## Start

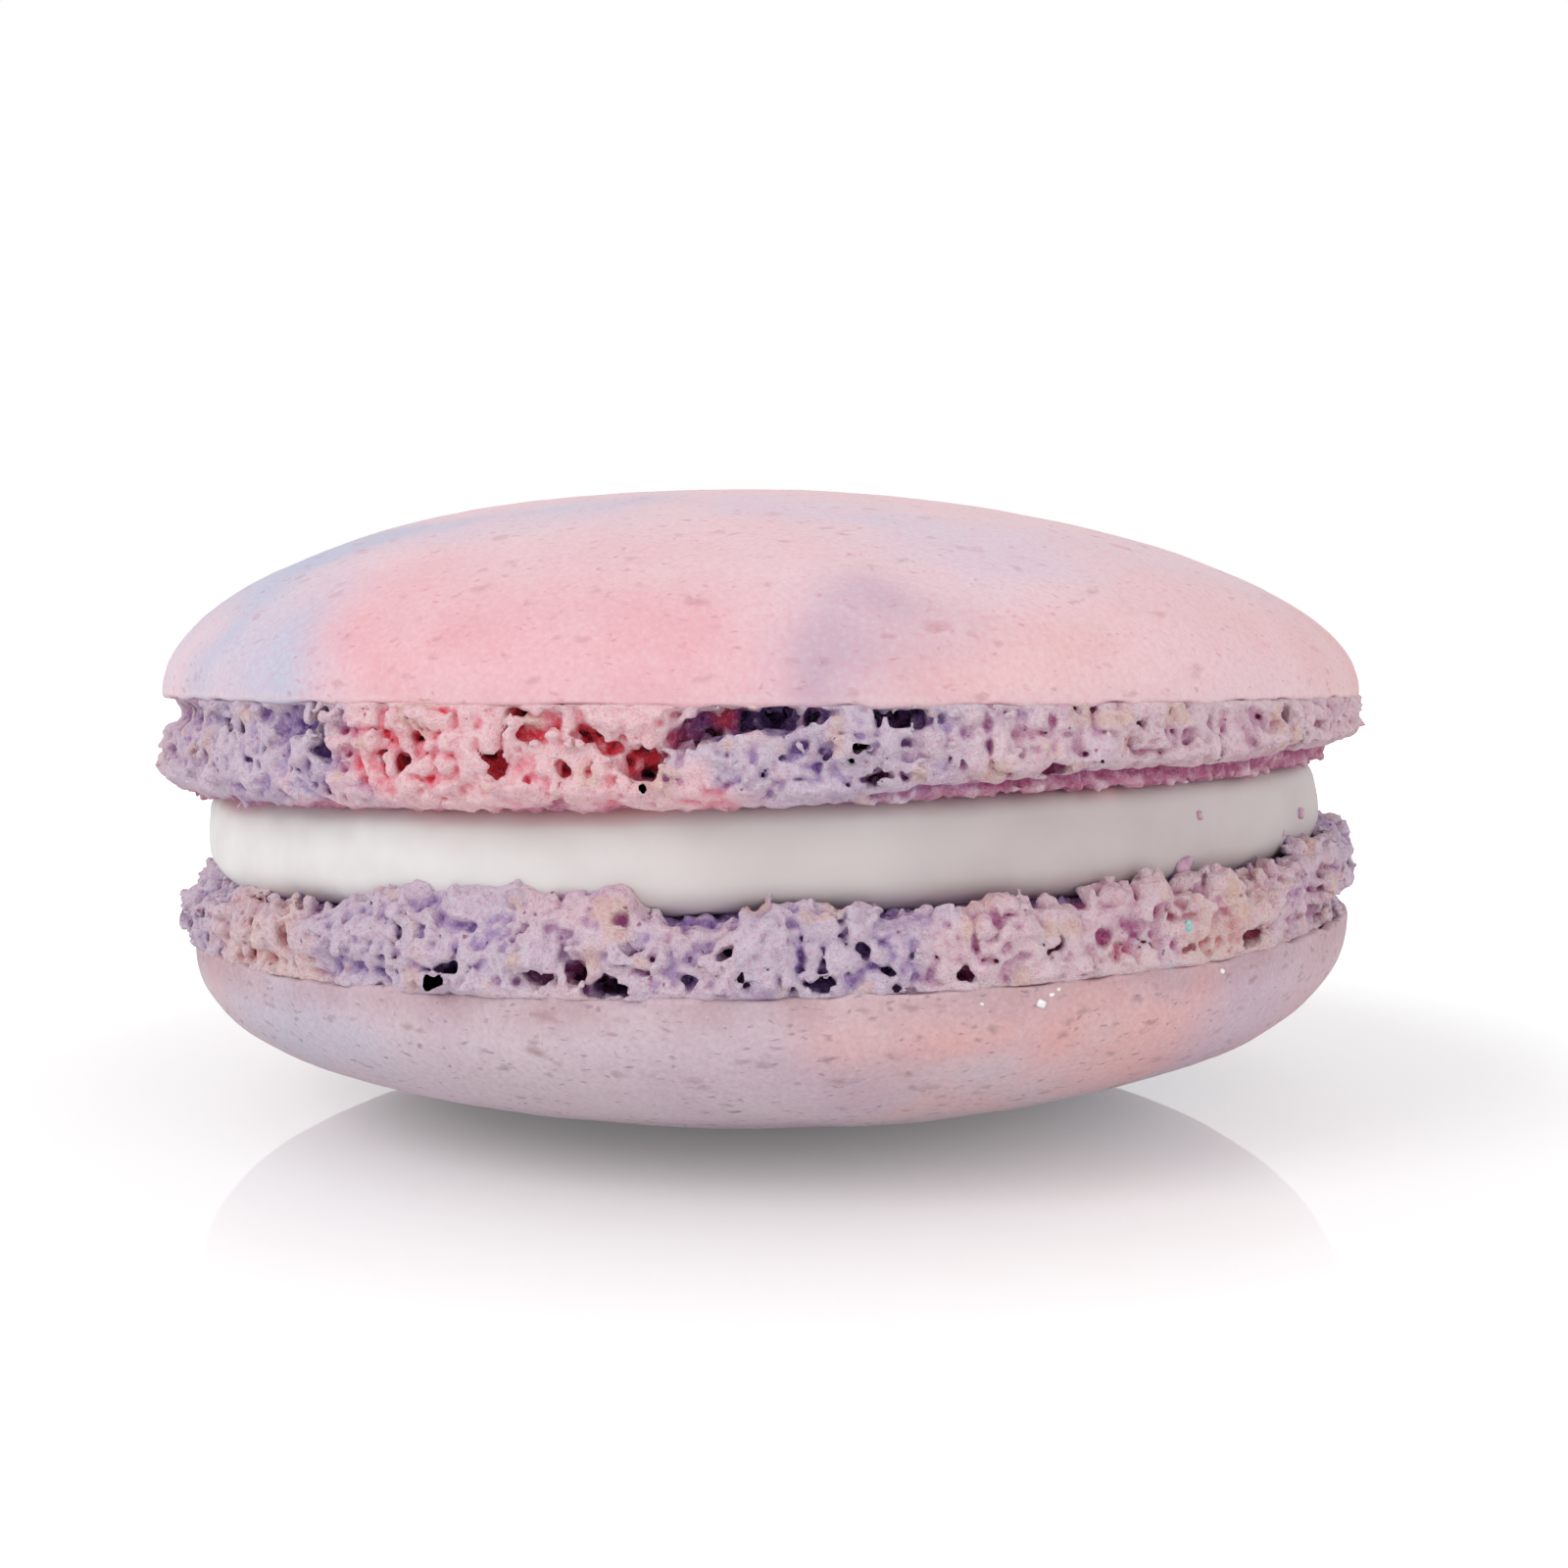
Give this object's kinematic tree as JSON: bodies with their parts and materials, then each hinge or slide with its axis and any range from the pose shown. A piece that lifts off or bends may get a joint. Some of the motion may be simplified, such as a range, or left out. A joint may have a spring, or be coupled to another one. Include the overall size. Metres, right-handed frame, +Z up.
{
  "type": "french macaron",
  "caption": "Round pastry of two smooth domed almond shells, each with a ruffled foot, and a layer of buttercream between them. It rests on the lower dome.",
  "frame": {"origin": "middle of the footprint, on the surface that the macaron stands on", "axes": "+Z is up through both domes, +X is to the right and +Y is to the back as the macaron is seen from its front"},
  "size_m": [0.046, 0.046, 0.0234],
  "materials": {
    "pink_shell": "baked almond meringue, pink marbled with a little lavender, satin",
    "lilac_shell": "baked almond meringue, lilac marbled with peach and blue grey, satin",
    "buttercream": "off-white buttercream, soft sheen"
  },
  "bodies": {
    "root": {"upper_shell": "pink_shell", "filling": "buttercream", "lower_shell": "lilac_shell"}
  },
  "joints": []
}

## End

» Exercise goal
Quote each line of the data above exactly as written.

» Reply to the task
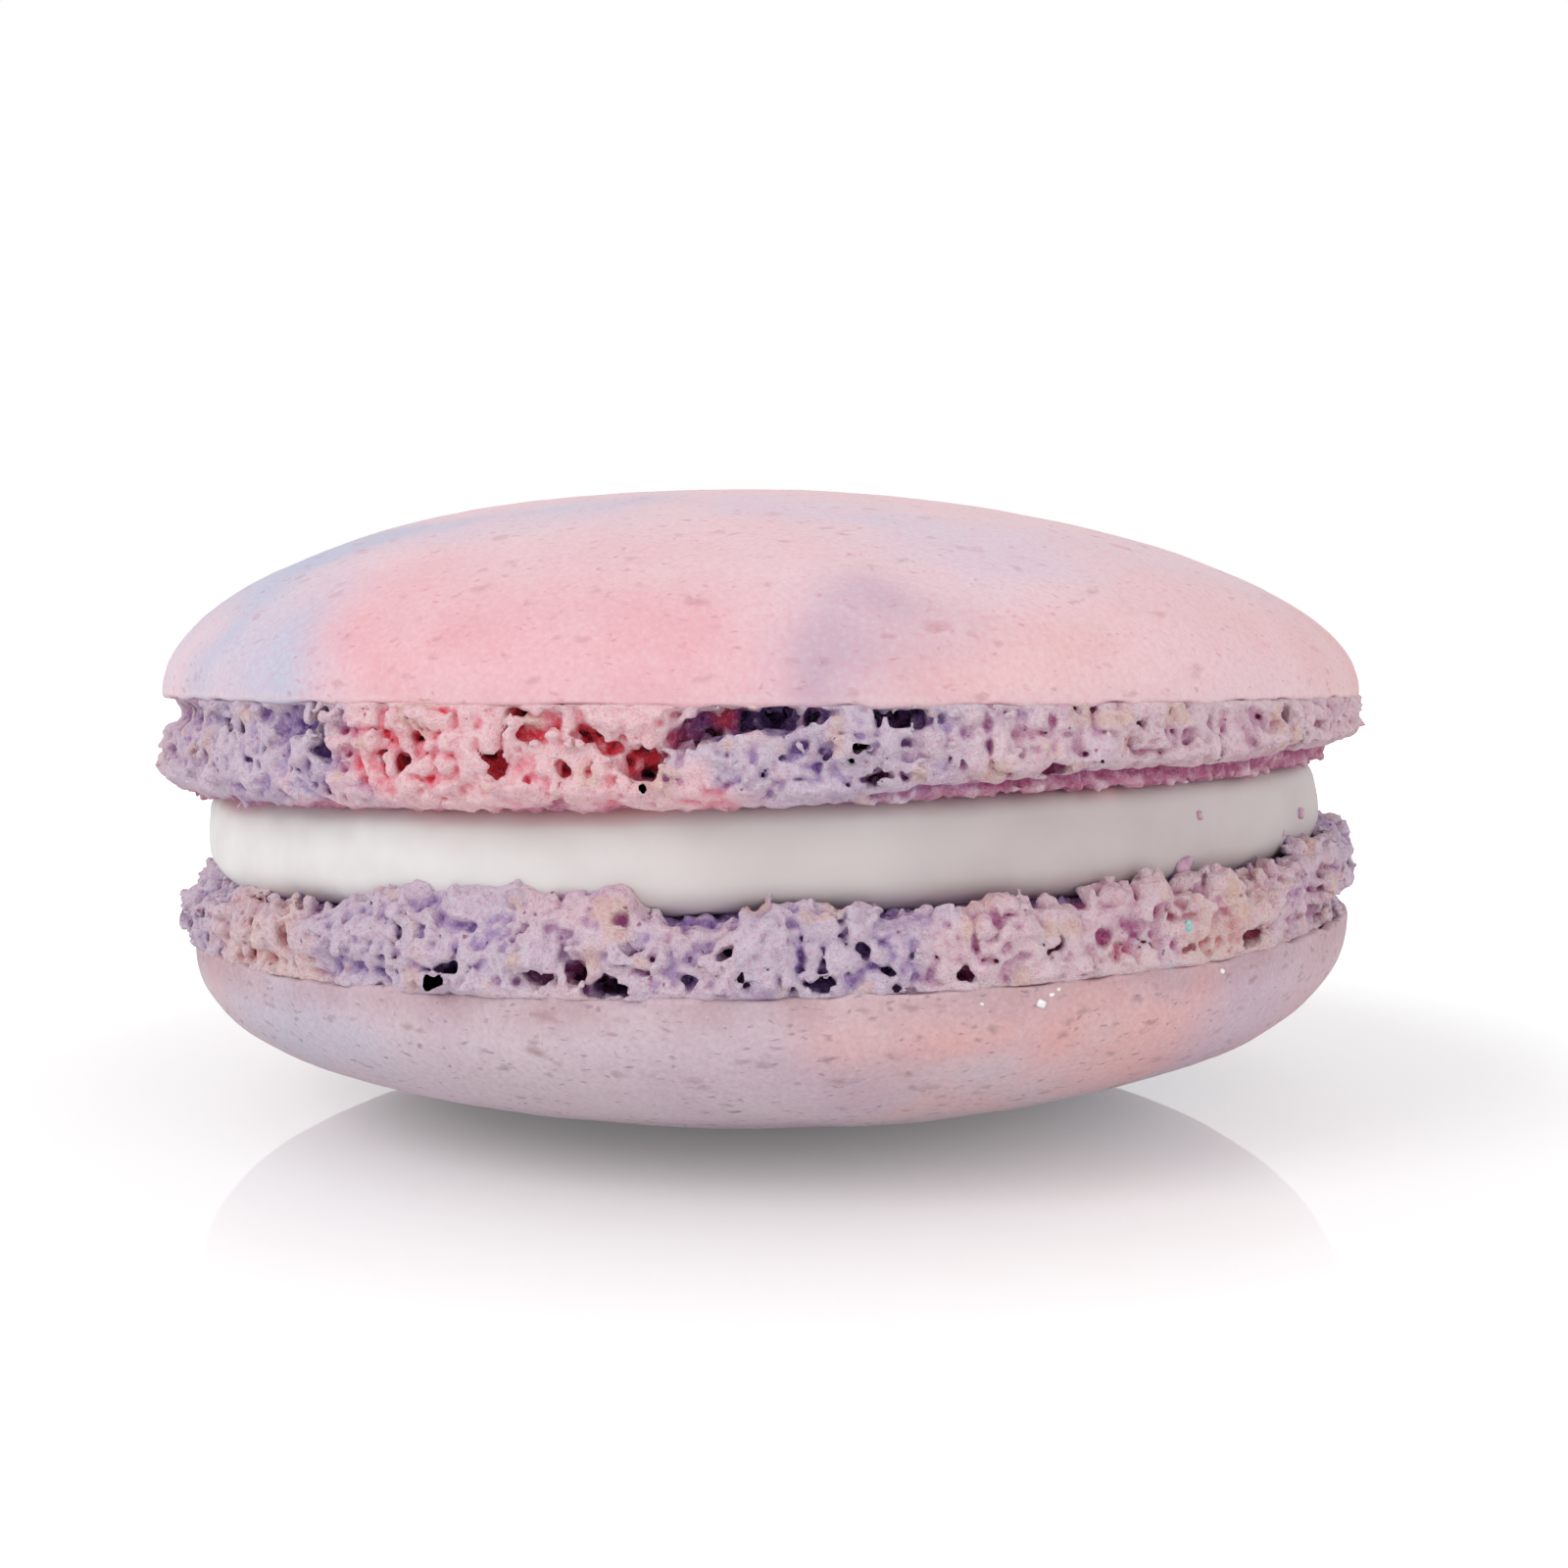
Give this object's kinematic tree as JSON: bodies with their parts and materials, then each hinge or slide with its axis and any range from the pose shown. A piece that lifts off or bends may get a joint. Some of the motion may be simplified, such as a range, or left out. A joint may have a spring, or be coupled to another one. Include the overall size. Metres, right-handed frame, +Z up.
{
  "type": "french macaron",
  "caption": "Round pastry of two smooth domed almond shells, each with a ruffled foot, and a layer of buttercream between them. It rests on the lower dome.",
  "frame": {"origin": "middle of the footprint, on the surface that the macaron stands on", "axes": "+Z is up through both domes, +X is to the right and +Y is to the back as the macaron is seen from its front"},
  "size_m": [0.046, 0.046, 0.0234],
  "materials": {
    "pink_shell": "baked almond meringue, pink marbled with a little lavender, satin",
    "lilac_shell": "baked almond meringue, lilac marbled with peach and blue grey, satin",
    "buttercream": "off-white buttercream, soft sheen"
  },
  "bodies": {
    "root": {"upper_shell": "pink_shell", "filling": "buttercream", "lower_shell": "lilac_shell"}
  },
  "joints": []
}